Paradigms Shift in LLMs and Compute

Authors

AI development has reached a turning point. The 2020 Kaplan Scaling Laws stated that more data and more GPUs would inevitably lead to smarter models. But, as we enter 2026, the industry has hit a ceiling where “bigger” models are no longer enough. The new paradigm isn’t about how much data a model can access, but how deeply it can reason and how efficiently the data can move within the hardware.

This evolution begins with a fundamental change in how AI “thinks”. Traditional models were essentially highly advanced next-token predictors, guessing the most likely next word or pixel based on probability. The new generation, led by architectures like Meta’s VL-JEPA and OpenAI’s o-series, has introduced System 2 thinking. Instead of an instantaneous, reactive response, these models engage in a deliberate “thinking” phase. By predicting abstract meanings rather than every surface-level detail, these systems can model the physical logic of the world. They explore multiple logical paths and attempt to correct their errors before providing an answer, making them more reliable for complex tasks like mathematics or engineering.

When it comes to the silicon layer beneath it all, electrons can only move so fast. This critical bottleneck is known as the “memory wall”, i.e. the physical limitation of how fast data can travel from memory to the processor. To overcome the memory wall, the industry has pivoted to using a 3D compute sandwich which essentially reduces the distance travelled by data. Through a process called Hybrid Bonding, memory stacks are now fused directly on top of the logic chip, instead of being placed side-by-side. This vertical integration drastically shortens the distance data travels, allowing for transfer speeds that exceed 2 terabytes per second.

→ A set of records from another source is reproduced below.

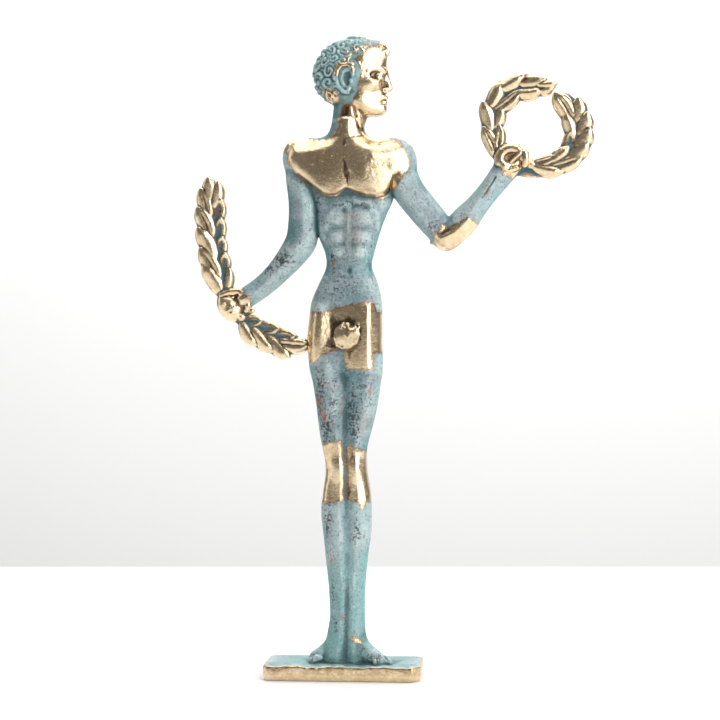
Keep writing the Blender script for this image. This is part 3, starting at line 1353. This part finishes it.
def finish_of(spots, normals, edges):
    """For each vertex: how far inside a rubbed place it is, its hollowness and its stains."""
    x, y, z = spots.T
    fine = averaged(spots, edges, 2) - spots
    broad = averaged(spots, edges, 14) - spots
    form = averaged(spots, edges, 60) - spots
    hollow = (fine * normals).sum(1) / 0.05 + (broad * normals).sum(1) / 0.3
    hollow = averaged(np.clip(hollow, -2, 2), edges, 1)
    form = averaged(np.clip((form * normals).sum(1) / 0.55, -2, 2), edges, 2)
    front = [CHEST, ELBOW, LOINS, LEFT_KNEE, RIGHT_KNEE, ANKLE, FACE, NAPE]
    rear = [BACK_SHOULDERS, BACK_SEAT, ELBOW, FACE, NAPE]
    ahead = np.full(len(x), -9.0)
    behind = np.full(len(x), -9.0)
    for outline in front:
        ahead = np.maximum(ahead, inside(outline, x, z))
    for outline in rear:
        behind = np.maximum(behind, inside(outline, x, z))
    turn = smoothstep((y + 1.0) / 2.0)
    rubbed = ahead * (1 - turn) + behind * turn
    laurel = laurel_zone(x, z)
    raised = np.minimum((np.abs(y) - 1.2) * 1.1 - 0.5 * hollow, laurel)
    rubbed = np.maximum(rubbed, raised)
    locks = np.minimum(inside(TEMPLE, x, z), -0.9 * hollow - 0.2)
    rubbed = np.maximum(rubbed, locks)
    helix = np.minimum(0.8 - near_line(HELIX, x, z), (np.abs(y) - 6.2) * 1.5)
    rubbed = np.maximum(rubbed, helix)
    side = np.hypot(normals[:, 0], normals[:, 1])
    rim = np.minimum((PLATE["thickness"] + 0.1 - z) * 1.5, (side - 0.5) * 4)
    low = z < PLATE["thickness"] + 0.3
    rubbed = np.where(low, np.clip(rim, -2, 2), rubbed)
    upper_band = smoothstep((z - 1.7) / 0.9)
    brown = np.where(low, 0.35 + 0.4 * upper_band, spread_of(BROWN_PLACES, x, z))
    facing = smoothstep((np.abs(normals[:, 1]) - 0.55) / 0.4)
    recess = smoothstep((2.0 - np.abs(y)) / 0.8) * smoothstep(laurel / 1.0)
    return {
        "rubbed": np.clip(rubbed, -3, 3),
        "hollow": hollow + 1.1 * recess,
        "form": form,
        "facing": averaged(facing, edges, 2),
        "pale": pale_of(x, z),
        "dark": spread_of(DARK_STAINS, x, z),
        "copper": spread_of(COPPER_STAINS, x, z),
        "brown": brown,
    }


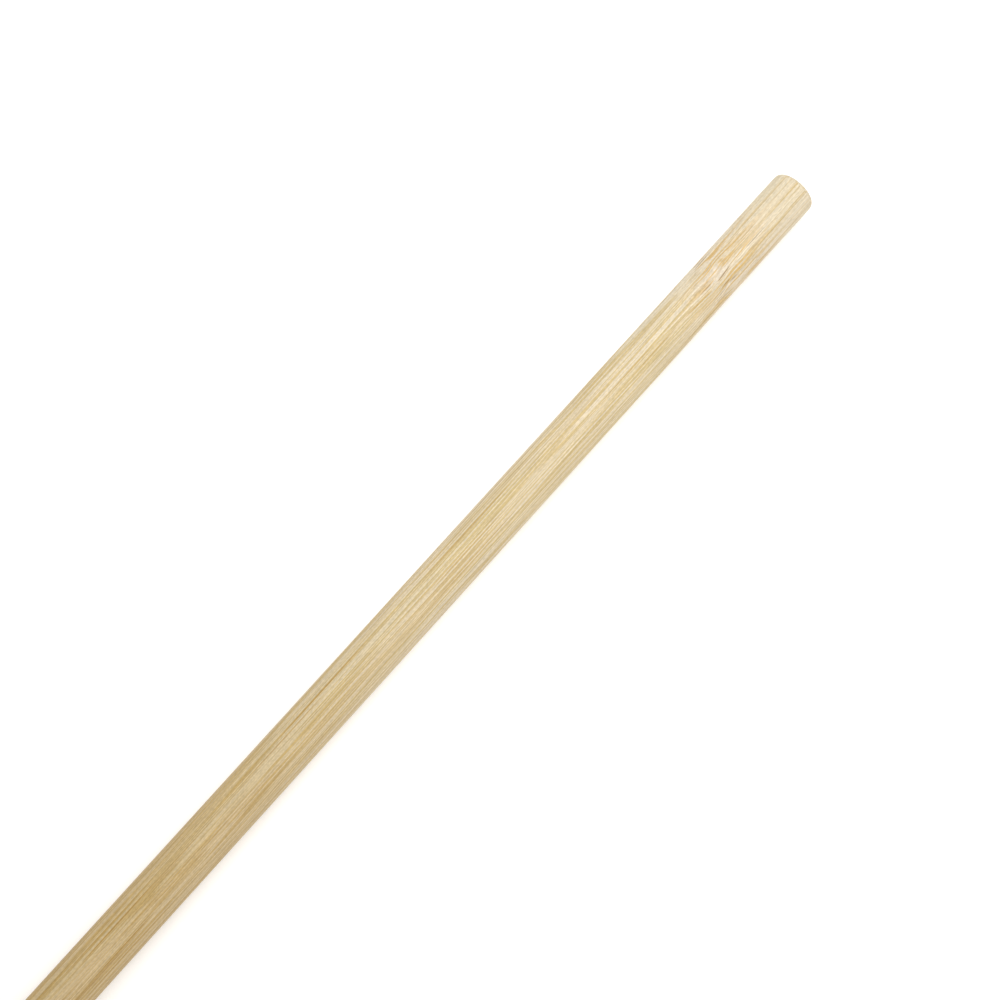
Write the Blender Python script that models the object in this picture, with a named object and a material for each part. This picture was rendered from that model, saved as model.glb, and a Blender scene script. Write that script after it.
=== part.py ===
"""Bamboo cane: a straight-grained round rod, machined from one strip of a culm's wall.

The cane is one solid piece. It lies on the XY plane along X, with its tip end at +X.
The origin is the middle of its box, on the surface that it rests on. Lengths are in metres.
"""

import math

import bmesh
import bpy

# Driving dimensions.
LENGTH = 0.300
DIAMETER = 0.008
EDGE_ROUND = 0.0011  # radius of the sanded edge round each sawn end

# Facets of the solid.
SIDES = 24
EDGE_STEPS = 6

SHARP_ANGLE = math.radians(35)

BAMBOO_COLOUR = (0.74, 0.61, 0.40, 1.0)
BAMBOO_ROUGHNESS = 0.6


def clear_scene():
    for obj in list(bpy.data.objects):
        bpy.data.objects.remove(obj)


def bamboo_material():
    material = bpy.data.materials.new("bamboo")
    material.use_nodes = True
    shader = material.node_tree.nodes["Principled BSDF"]
    shader.inputs["Base Color"].default_value = BAMBOO_COLOUR
    shader.inputs["Roughness"].default_value = BAMBOO_ROUGHNESS
    shader.inputs["Metallic"].default_value = 0.0
    return material


def tip_edge():
    """(x, radius) over the sanded edge at the tip, from the side of the cane to its end face."""
    points = []
    for step in range(EDGE_STEPS + 1):
        angle = math.pi / 2 * step / EDGE_STEPS
        x = LENGTH / 2 - EDGE_ROUND * (1 - math.sin(angle))
        radius = DIAMETER / 2 - EDGE_ROUND * (1 - math.cos(angle))
        points.append((x, radius))
    return points


def cane_profile():
    """(x, radius) from the edge of one end face, along the side and to the edge of the other."""
    butt_edge = [(-x, radius) for x, radius in reversed(tip_edge())]
    return butt_edge + tip_edge()


def turned_rod():
    """The profile spun round the X axis, with its ends closed.

    The middles of the facets are on the true circle, and one facet faces straight down.
    """
    rod = bmesh.new()
    half_facet = math.pi / SIDES
    points = [
        rod.verts.new((x, radius * math.tan(half_facet), -radius))
        for x, radius in cane_profile()
    ]
    line = [rod.edges.new(pair) for pair in zip(points, points[1:])]
    bmesh.ops.spin(
        rod,
        geom=points + line,
        cent=(0, 0, 0),
        axis=(1, 0, 0),
        angle=2 * math.pi,
        steps=SIDES,
        use_merge=True,
    )
    bmesh.ops.holes_fill(rod, edges=rod.edges, sides=SIDES)
    bmesh.ops.recalc_face_normals(rod, faces=rod.faces)
    return rod


def bamboo_cane():
    rod = turned_rod()
    bmesh.ops.translate(rod, vec=(0, 0, DIAMETER / 2), verts=rod.verts)
    mesh = bpy.data.meshes.new("bamboo_cane")
    rod.to_mesh(mesh)
    rod.free()
    mesh.shade_smooth()
    mesh.set_sharp_from_angle(angle=SHARP_ANGLE)
    mesh.materials.append(bamboo_material())
    cane = bpy.data.objects.new("bamboo_cane", mesh)
    bpy.context.scene.collection.objects.link(cane)
    return cane


clear_scene()
bamboo_cane()
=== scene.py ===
import math

import bpy
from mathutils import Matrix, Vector


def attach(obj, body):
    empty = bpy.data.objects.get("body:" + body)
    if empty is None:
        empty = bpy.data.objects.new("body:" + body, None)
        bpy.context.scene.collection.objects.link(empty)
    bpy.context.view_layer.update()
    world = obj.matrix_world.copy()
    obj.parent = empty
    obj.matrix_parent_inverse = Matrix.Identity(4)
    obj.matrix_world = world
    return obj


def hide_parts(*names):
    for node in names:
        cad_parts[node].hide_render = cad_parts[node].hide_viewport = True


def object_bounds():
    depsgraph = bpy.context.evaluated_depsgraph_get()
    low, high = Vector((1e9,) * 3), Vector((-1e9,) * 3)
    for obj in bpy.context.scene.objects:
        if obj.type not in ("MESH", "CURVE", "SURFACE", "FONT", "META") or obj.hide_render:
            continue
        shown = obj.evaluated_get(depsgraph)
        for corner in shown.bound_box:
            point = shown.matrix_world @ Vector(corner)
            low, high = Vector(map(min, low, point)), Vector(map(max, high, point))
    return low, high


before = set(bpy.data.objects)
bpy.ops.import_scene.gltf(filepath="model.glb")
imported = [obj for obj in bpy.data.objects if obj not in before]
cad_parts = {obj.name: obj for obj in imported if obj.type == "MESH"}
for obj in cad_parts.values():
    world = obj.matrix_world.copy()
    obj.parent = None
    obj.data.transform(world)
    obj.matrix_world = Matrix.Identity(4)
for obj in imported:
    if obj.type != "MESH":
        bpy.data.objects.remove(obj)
cad_low, cad_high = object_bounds()


# ---------------------------------------------------------------------------------------------
# The cane. It is one solid strip of a bamboo culm's wall, run through a round cutter and sawn
# square at both ends. Its side is sanded and its sawn edges are tumbled round. It has no skin,
# lacquer or stain on it.

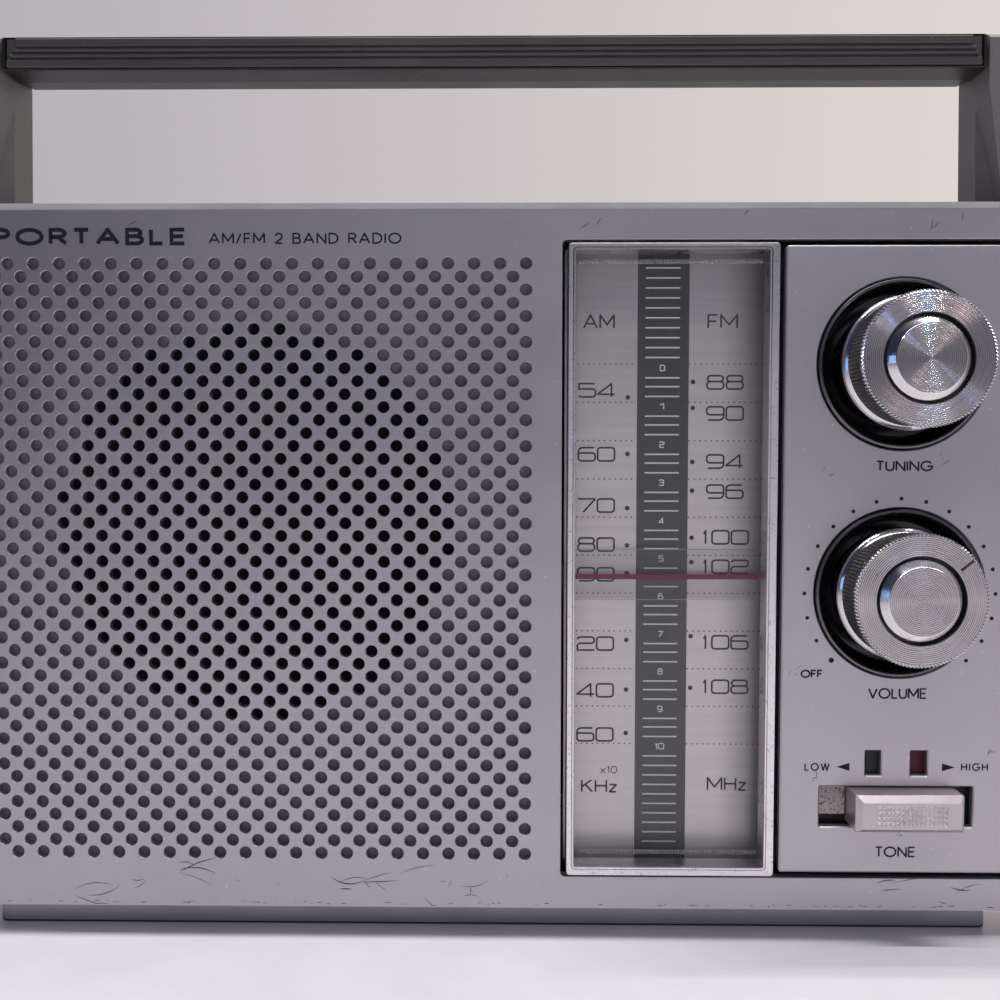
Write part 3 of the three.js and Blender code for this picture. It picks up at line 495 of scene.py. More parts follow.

The shift in hardware is not just about physical layout, but the medium of the signal as well. Extreme heat generation as a result of the use of copper in chips is another such criticality, impacting not just efficiency but also large-scale power consumption in data centres. New platforms like NVIDIA’s Rubin are utilising silicon photonics, wherein microscopic lasers transmit data using optic signals (basically, light). This allows for a massive increase in bandwidth with significantly lower power consumption. When paired with FP4 precision, which is a mathematical shortcut that allows chips to process data using simpler 4-bit numbers, AI clusters can now handle trillion-parameter models with a level of efficiency that was previously thought to be unattainable.

These developments mark a shift from resource-hungry scaling to efficient reasoning, which mirrors classic innovation cycles. Furthermore, efficient AI clusters will democratise capability, shifting competition from sheer computational power to regulatory and supply-chain control.